Estimate: | £100 - £150 |
Hammer price: | £20 |
CARNOT, Lazare Nicolas Marguerite (1753-1823). De la Corrélation des Figures de Géométrie. Paris: Chez Duprat, 1801. 8vo (235 x 152mm). Half title, 4 folding engraved plates, 4-pages of publisher’s advertisements at the end (some light mainly marginal spotting, staining and browning, a few darker spots). Modern leatherette-backed marbled boards, spine lettered in gilt, uncut, new endpapers. Provenance: from the Collection of Peter and Margarethe Braune. FIRST EDITION. “Carnot's main geometric writings were motivated largely by the attempt to make reasonable the employment of unreasonable quantity in analysis, although with the focus on negative rather than infinitesimal quantity ... De la Corrélation des Figures de Géométrie of 1801 and its extension, the Géométrie de Position of 1803, constituted his most significant clarification of the procedures of mathematics. Carnot found absurd the notion that a quantity itself could be less than zero … He insisted in Corrélation des Figures on distinguishing between a quantity properly speaking and the algebraic value of a function. It was equally unacceptable to interpret the minus sign as meaning simply that a quantity was to be taken in a direction opposite to a positive one … By correlative systems Carnot meant all those that could be considered as different states of a single variable system undergoing gradual transformation.
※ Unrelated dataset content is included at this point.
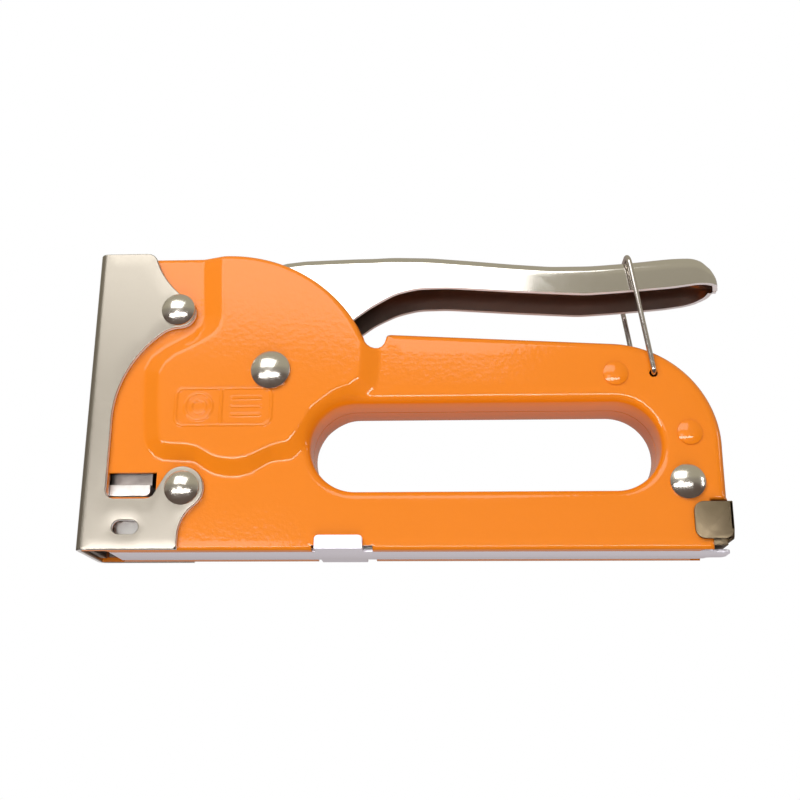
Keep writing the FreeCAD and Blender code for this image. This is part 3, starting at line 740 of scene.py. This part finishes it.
def lever_surface():
    """The lever's outer face: a rounded back with straight walls, open below, and a round tail."""
    tail_start = TAIL_X - LEVER_GRIP_HALF
    tail_turns = np.linspace(0.02, math.pi / 2 - 0.10, 26)
    stations = np.concatenate([np.linspace(17.0, 17.8, 4), np.linspace(18.6, 60.0, 44),
                               np.linspace(60.8, tail_start - 0.4, 78),
                               tail_start + LEVER_GRIP_HALF * np.sin(tail_turns)])
    fine = np.linspace(16.5, 148.5, 1321)

    def softened(table):
        raw = curve_height(table, fine)
        kernel = np.hanning(SOFT_WIDTH)
        padded = np.pad(raw, SOFT_WIDTH // 2, mode="edge")
        eased = np.convolve(padded, kernel / kernel.sum(), mode="same")
        eased = eased[SOFT_WIDTH // 2:-(SOFT_WIDTH // 2)][:len(raw)]
        weight = smooth((fine - 50.0) / 6.0) * smooth((146.0 - fine) / 5.0)
        return np.interp(stations, fine, raw + (eased - raw) * weight)

    top, low = softened(LEVER_TOP), softened(LEVER_LOW)
    rows = []
    for x, z_top, z_low in zip(stations, top, low):
        flare = smooth(np.array((x - LEVER_FLARE_FROM) / LEVER_FLARE_LENGTH))
        side = LEVER_HALF + (LEVER_GRIP_HALF - LEVER_HALF) * flare
        if x > tail_start:
            side = math.sqrt(max(LEVER_GRIP_HALF ** 2 - (x - tail_start) ** 2, 0.01))
            z_low = min(z_low, z_top - LEVER_LEAST_DEPTH)
        corner = min(LEVER_CORNER, 0.5 * (z_top - z_low), 0.55 * side)
        half = [(side * share * 0.5, z_top) for share in (0.0, 0.5, 1.0)]
        start = side - corner
        for k in range(9):
            turn = math.pi / 2 * k / 8
            half.append((start + corner * math.sin(turn), z_top - corner * (1 - math.cos(turn))))
        shoulder = half[-1][1]
        for k in range(1, 7):
            half.append((side, shoulder + (z_low - shoulder) * k / 6))
        rows.append([(x, y, z) for y, z in half[::-1]] + [(x, -y, z) for y, z in half[1:]])
    count = len(rows[0])
    points = [p for row in rows for p in row]
    faces = []
    for r in range(len(rows) - 1):
        for k in range(count - 1):
            a = r * count + k
            faces.append((a, a + 1, a + count + 1, a + count))
    last = (len(rows) - 1) * count
    points.append((TAIL_X, 0.0, top[-1] - 0.5))
    faces += [(last + k, last + k + 1, len(points) - 1) for k in range(count - 1)]
    return points, faces


lever_points, lever_faces = lever_surface()
lever = make("lever_channel", lever_points, lever_faces, [lever_chrome, lever_edge_painted_highlight, lever_inside_painted_shade])
# The cut edges, the rim slot, take the near-white painted-highlight copy of the chrome.
thicken(lever, LEVER_SHEET, 1)
# The inner faces take the brown painted-shade copy of the chrome.
lever.modifiers["thickness"].material_offset = 2
bake(lever, 42)
# The thickened sheet's inner wall can reach past the narrow tip, so it is held at the tail's end.
tail_end = (TAIL_X - HALF_LENGTH) * MM
for vertex in lever.data.vertices:
    vertex.co.x = min(vertex.co.x, tail_end)
hand_over(lever, "handle", "lever_chrome", "lever")


# ---------------------------------------------------------------- bail

def tube(path, radius, sides=14):
    """Points and faces of a round bar along a path, closed at its ends."""
    path = np.array(path, float)
    points, faces = [], []
    previous = None
    for i, here in enumerate(path):
        ahead = path[min(i + 1, len(path) - 1)] - path[max(i - 1, 0)]
        ahead /= np.linalg.norm(ahead)
        if previous is None:
            guess = np.array([0.3, 0.1, 1.0]) if abs(ahead[2]) < 0.9 else np.array([1.0, 0.1, 0.2])
            previous = guess
        side = previous - ahead * (previous @ ahead)
        side /= np.linalg.norm(side)
        previous = side
        other = np.cross(ahead, side)
        for k in range(sides):
            turn = math.tau * k / sides
            points.append(tuple(here + radius * (math.cos(turn) * side + math.sin(turn) * other)))
    for i in range(len(path) - 1):
        for k in range(sides):
            a, b = i * sides + k, i * sides + (k + 1) % sides
            faces.append((a, b, b + sides, a + sides))
    last = (len(path) - 1) * sides
    faces.append(tuple(range(sides))[::-1])
    faces.append(tuple(last + k for k in range(sides)))
    return points, faces


def bail_path():
    reach = math.hypot(BAIL_TOP[0] - BAIL_PIVOT[0], BAIL_TOP[1] - BAIL_PIVOT[1])
    lean = math.atan2(BAIL_TOP[0] - BAIL_PIVOT[0], BAIL_TOP[1] - BAIL_PIVOT[1])
    half, knee, bend, foot = 9.35, 1.0, 2.5, 6.6
    flat = [(-foot, 0.0)]
    for k in range(9):
        turn = math.pi / 2 * k / 8
        flat.append((-(half - knee) - knee * math.sin(turn), knee * (1 - math.cos(turn))))
    for k in range(11):
        turn = math.pi / 2 * k / 10
        flat.append((-half + bend * (1 - math.cos(turn)), reach - bend + bend * math.sin(turn)))
    whole = flat + [(-y, z) for y, z in flat[::-1]]
    return [(BAIL_PIVOT[0] + z * math.sin(lean), y, BAIL_PIVOT[1] + z * math.cos(lean)) for y, z in whole]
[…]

It was not necessary that all correlative systems should actually have been evolved out of the primitive system. It sufficed that they might be assimilated to it by changes involving no discontinuous mutations. The whole topic may be taken as the geometric operation of Carnot's favourite reasoning device - a comparison of systems between which the nexus of change is a continuum ..." (DSB). Honeyman II, 596; Poggendorf I, 381.